TASK BRIEF:
Restate each of the lines given below, word for word.

MATERIAL PROVIDED:
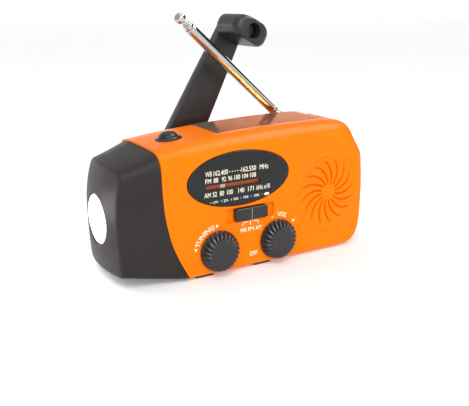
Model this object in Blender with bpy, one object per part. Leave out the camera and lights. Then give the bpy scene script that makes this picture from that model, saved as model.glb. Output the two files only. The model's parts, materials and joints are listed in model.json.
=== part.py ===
"""Hand-crank emergency radio: a sub-part per object, 1 unit = 1 m, +Z up, front towards -Y.

X runs along the case from the lamp head (-X) to the sockets (+X). X = 0 and Y = 0 are the middle of
the case and Z = 0 is its flat underside. Sizes below are in millimetres.
"""

import math

import bmesh
import bpy
import numpy as np

MM = 0.001
GAP = 0.3
HALF_DEPTH = 22.5
WALL = 2.0
SPLIT_Y = 3.35
TOP_ROUND = 7.0
EDGE_ROUND = 1.4

# The joint between the case and the lamp head, as X against Z.
SEAM_Z = np.array([0.0, 6.0, 12.0, 18.0, 24.0, 30.0, 36.0, 43.0, 49.7, 54.0, 57.0])
SEAM_X = np.array([-27.2, -30.4, -33.2, -35.4, -36.8, -37.9, -38.4, -38.7, -38.9, -39.2, -39.6])
# The arched top and the bowed right end, as seen from the front.
TOP_X = np.array([-39.5, -29.0, -18.0, -7.0, 5.0, 15.0, 25.0, 35.0, 43.0, 48.5])
TOP_Z = np.array([55.3, 56.6, 57.6, 58.5, 59.2, 59.6, 59.9, 60.0, 60.0, 59.9])
END = [(56.4, 0.0), (58.4, 0.5), (61.0, 2.2), (62.8, 4.5), (63.9, 7.6), (64.4, 10.9), (64.75, 17.0),
       (64.8, 23.5), (64.7, 29.0), (64.4, 34.0), (63.9, 39.0), (63.2, 44.0), (62.2, 48.4),
       (60.9, 52.2), (59.1, 55.4), (56.8, 57.7), (53.9, 59.1)]

# Crank
HUB = np.array([-17.4, 30.0])
LEAN = math.radians(28.5)
ARM_A = np.array([math.sin(LEAN), math.cos(LEAN)])
ARM_B = np.array([math.cos(LEAN), -math.sin(LEAN)])
ARM_Y = (22.8, 28.0)
PIN_Y = 25.4
GRIP_A = 78.4
REAR_R = 72.7

# Front face
DIAL = (-3.0, 40.6)
TUNE = (-13.65, 10.27)
VOLUME = (16.1, 10.27)
SPEAKER = (44.2, 27.6)
SLIDER = (2.25, 24.55)
LENS_Z = 25.6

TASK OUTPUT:
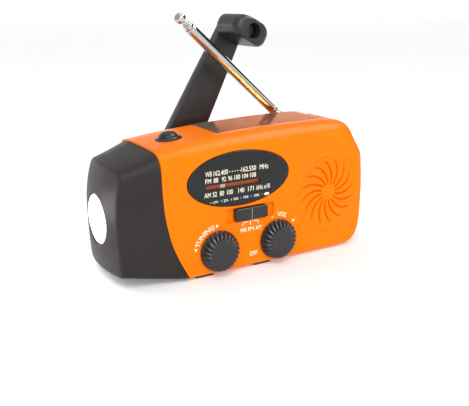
Model this object in Blender with bpy, one object per part. Leave out the camera and lights. Then give the bpy scene script that makes this picture from that model, saved as model.glb. Output the two files only. The model's parts, materials and joints are listed in model.json.
=== part.py ===
"""Hand-crank emergency radio: a sub-part per object, 1 unit = 1 m, +Z up, front towards -Y.

X runs along the case from the lamp head (-X) to the sockets (+X). X = 0 and Y = 0 are the middle of
the case and Z = 0 is its flat underside. Sizes below are in millimetres.
"""

import math

import bmesh
import bpy
import numpy as np

MM = 0.001
GAP = 0.3
HALF_DEPTH = 22.5
WALL = 2.0
SPLIT_Y = 3.35
TOP_ROUND = 7.0
EDGE_ROUND = 1.4

# The joint between the case and the lamp head, as X against Z.
SEAM_Z = np.array([0.0, 6.0, 12.0, 18.0, 24.0, 30.0, 36.0, 43.0, 49.7, 54.0, 57.0])
SEAM_X = np.array([-27.2, -30.4, -33.2, -35.4, -36.8, -37.9, -38.4, -38.7, -38.9, -39.2, -39.6])
# The arched top and the bowed right end, as seen from the front.
TOP_X = np.array([-39.5, -29.0, -18.0, -7.0, 5.0, 15.0, 25.0, 35.0, 43.0, 48.5])
TOP_Z = np.array([55.3, 56.6, 57.6, 58.5, 59.2, 59.6, 59.9, 60.0, 60.0, 59.9])
END = [(56.4, 0.0), (58.4, 0.5), (61.0, 2.2), (62.8, 4.5), (63.9, 7.6), (64.4, 10.9), (64.75, 17.0),
       (64.8, 23.5), (64.7, 29.0), (64.4, 34.0), (63.9, 39.0), (63.2, 44.0), (62.2, 48.4),
       (60.9, 52.2), (59.1, 55.4), (56.8, 57.7), (53.9, 59.1)]

# Crank
HUB = np.array([-17.4, 30.0])
LEAN = math.radians(28.5)
ARM_A = np.array([math.sin(LEAN), math.cos(LEAN)])
ARM_B = np.array([math.cos(LEAN), -math.sin(LEAN)])
ARM_Y = (22.8, 28.0)
PIN_Y = 25.4
GRIP_A = 78.4
REAR_R = 72.7

# Front face
DIAL = (-3.0, 40.6)
TUNE = (-13.65, 10.27)
VOLUME = (16.1, 10.27)
SPEAKER = (44.2, 27.6)
SLIDER = (2.25, 24.55)
LENS_Z = 25.6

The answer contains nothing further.